Compliance

Compliance management is conducted by the Group Compliance Office, under the supervision of the General Counsel, Corporate Affairs and Group Compliance Department, interacting on a cross-business basis with all corporate functions to ensure that internal rules, processes and corporate activities constantly comply with the applicable regulatory framework and Ethical Code. The Group Compliance Office actively participates in identifying the risks of non-compliance with internal and external rules that might trigger judicial and administrative penalties, consequently also damaging Group’s reputation.

During 2011 work continued on revision of the “231” Compliance Programmes adopted by Group companies, resulting in adjustments that were deemed necessary in light of the new “presumed offences,” including criminal violation of environmental protection and the criminal offences committed by their employees and/or collaborators. Methodological support under Law 262/05 for the “Corporate Financial Reporting Manager” and assistance for Group companies to ensure that corporate activities are operated in compliance with Law 262/05 continued.

The updated version of the Group Code of Conduct was also published in 22 different languages, both internally and on the Group website.
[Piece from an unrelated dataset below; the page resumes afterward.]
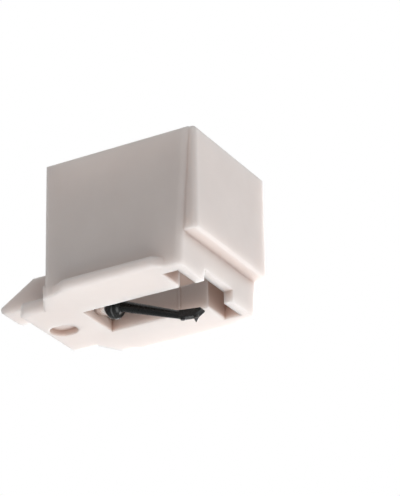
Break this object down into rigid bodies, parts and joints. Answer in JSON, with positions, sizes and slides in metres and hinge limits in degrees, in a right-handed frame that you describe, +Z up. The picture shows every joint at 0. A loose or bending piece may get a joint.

Specifically in regard to corruption, an anti-corruption programme was launched in 2011 in the fifteen principal countries where Pirelli operates. Its aim is to examine the local statutory and regulatory contexts and assess the definition of specific anti-corruption compliance programmes. The programme is fully consistent with the approach taken by the Company which, as set out in the Group Values and Ethical Code and Code of Conduct, has a clearly stated position of not tolerating “corruption in any guise or form, or in any jurisdiction, or even in places where such activity is admissible in practice, tolerated, or not challenged in the courts. For this reason” the Code continues “addressees of the Code are prohibited from offering complementary gifts or other benefits that could constitute a breach of rules, or are in conflict with the Code, or might, if brought to public notice, damage the Pirelli Group or just its reputation.”
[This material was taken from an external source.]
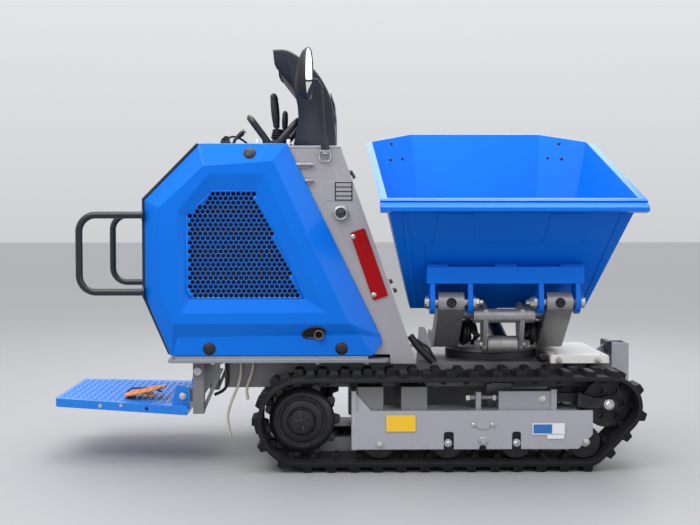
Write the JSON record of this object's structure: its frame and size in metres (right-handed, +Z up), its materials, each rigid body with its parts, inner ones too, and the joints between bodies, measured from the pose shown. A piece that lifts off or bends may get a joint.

The Code also states that Pirelli “defends and protects its corporate assets, and shall procure the means for preventing acts of embezzlement, theft, and fraud against the Group”; and that it “condemns the pursuit of personal interest and/or that of third parties to the detriment of social interests.” The Ethical Code and Code of Conduct also constitute a training module dedicated to newly hired Group employees.
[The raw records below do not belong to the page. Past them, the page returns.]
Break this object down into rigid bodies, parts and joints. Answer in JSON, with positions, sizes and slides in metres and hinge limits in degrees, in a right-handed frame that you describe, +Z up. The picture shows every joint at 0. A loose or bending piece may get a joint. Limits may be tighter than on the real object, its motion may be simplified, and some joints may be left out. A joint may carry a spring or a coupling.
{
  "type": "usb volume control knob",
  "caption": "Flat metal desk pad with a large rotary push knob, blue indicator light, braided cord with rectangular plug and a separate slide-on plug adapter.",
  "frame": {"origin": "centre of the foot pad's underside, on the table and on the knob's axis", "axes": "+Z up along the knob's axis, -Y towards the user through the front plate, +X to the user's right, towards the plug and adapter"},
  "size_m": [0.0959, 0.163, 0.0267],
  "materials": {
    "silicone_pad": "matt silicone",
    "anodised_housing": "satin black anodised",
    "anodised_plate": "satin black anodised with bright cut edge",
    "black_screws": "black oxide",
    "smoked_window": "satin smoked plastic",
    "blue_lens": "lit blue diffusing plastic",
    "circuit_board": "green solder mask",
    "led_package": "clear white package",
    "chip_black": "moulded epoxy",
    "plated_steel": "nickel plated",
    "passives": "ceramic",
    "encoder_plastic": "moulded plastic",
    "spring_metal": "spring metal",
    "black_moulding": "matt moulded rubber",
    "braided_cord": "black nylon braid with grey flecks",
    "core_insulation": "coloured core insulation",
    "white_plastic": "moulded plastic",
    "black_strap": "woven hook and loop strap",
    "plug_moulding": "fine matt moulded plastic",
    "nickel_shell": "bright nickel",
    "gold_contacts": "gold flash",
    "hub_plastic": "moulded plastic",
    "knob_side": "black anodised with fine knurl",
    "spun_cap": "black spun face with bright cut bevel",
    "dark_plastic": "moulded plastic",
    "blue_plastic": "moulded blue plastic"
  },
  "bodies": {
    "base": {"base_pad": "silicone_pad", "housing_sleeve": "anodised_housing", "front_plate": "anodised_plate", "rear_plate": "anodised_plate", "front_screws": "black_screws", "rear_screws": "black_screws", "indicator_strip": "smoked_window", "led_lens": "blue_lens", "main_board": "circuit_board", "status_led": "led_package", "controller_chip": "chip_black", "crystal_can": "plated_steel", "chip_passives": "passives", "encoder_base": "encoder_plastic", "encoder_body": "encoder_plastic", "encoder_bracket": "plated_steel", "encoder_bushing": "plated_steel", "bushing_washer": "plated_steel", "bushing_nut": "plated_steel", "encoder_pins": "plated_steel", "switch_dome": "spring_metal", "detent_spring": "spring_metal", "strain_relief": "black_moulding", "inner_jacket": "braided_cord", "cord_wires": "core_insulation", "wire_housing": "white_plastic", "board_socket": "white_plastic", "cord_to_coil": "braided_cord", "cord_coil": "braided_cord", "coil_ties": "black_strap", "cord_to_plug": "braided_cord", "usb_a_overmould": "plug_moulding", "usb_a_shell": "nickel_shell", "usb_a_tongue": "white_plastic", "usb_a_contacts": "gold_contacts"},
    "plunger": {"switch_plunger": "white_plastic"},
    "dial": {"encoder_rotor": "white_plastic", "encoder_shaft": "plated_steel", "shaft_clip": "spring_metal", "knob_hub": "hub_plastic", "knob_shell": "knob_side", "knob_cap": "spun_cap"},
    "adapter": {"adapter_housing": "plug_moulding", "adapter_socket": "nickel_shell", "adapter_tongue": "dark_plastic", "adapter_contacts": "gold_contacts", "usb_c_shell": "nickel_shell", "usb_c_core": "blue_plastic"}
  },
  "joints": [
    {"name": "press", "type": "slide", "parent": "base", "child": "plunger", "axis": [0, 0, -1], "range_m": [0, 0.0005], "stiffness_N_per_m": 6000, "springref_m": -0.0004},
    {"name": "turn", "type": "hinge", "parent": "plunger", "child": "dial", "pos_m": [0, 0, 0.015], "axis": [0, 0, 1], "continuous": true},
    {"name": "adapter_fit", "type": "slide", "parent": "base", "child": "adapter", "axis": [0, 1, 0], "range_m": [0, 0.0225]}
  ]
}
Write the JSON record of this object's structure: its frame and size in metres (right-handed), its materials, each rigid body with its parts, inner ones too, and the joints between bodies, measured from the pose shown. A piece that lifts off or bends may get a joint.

In 2011 training and communication of the administrative liability of companies continued, pursuant to Legislative Decree 231/2001: one of the key themes addressed was the prevention of corruption. As at December 31, 2011, this activity, which will be completed in 2012, had reached 86.2% of 1,605 employees at 12 Italian companies, including seven that reported a training course attendance rate of over 90% and four of 100%. Special note should be taken that 85% of the cadres and executives of these companies have completed such training.

All Group affiliates are periodically monitored for their corruption risk by the Group Internal Audit function. The Internal Control System relies on an integrated process of identification, measurement, management and monitoring of major risks, monitors the efficacy and efficiency of business operations, while guaranteeing that documents and decisions are traceable. It also audits the reliability of accounting and management information, legal and regulatory compliance and the protection of company assets.

As mentioned at the presentation of the 2012-2014 Industrial Plan with Vision to 2015, Pirelli intends to give its support to the activities of Transparency International in 2012.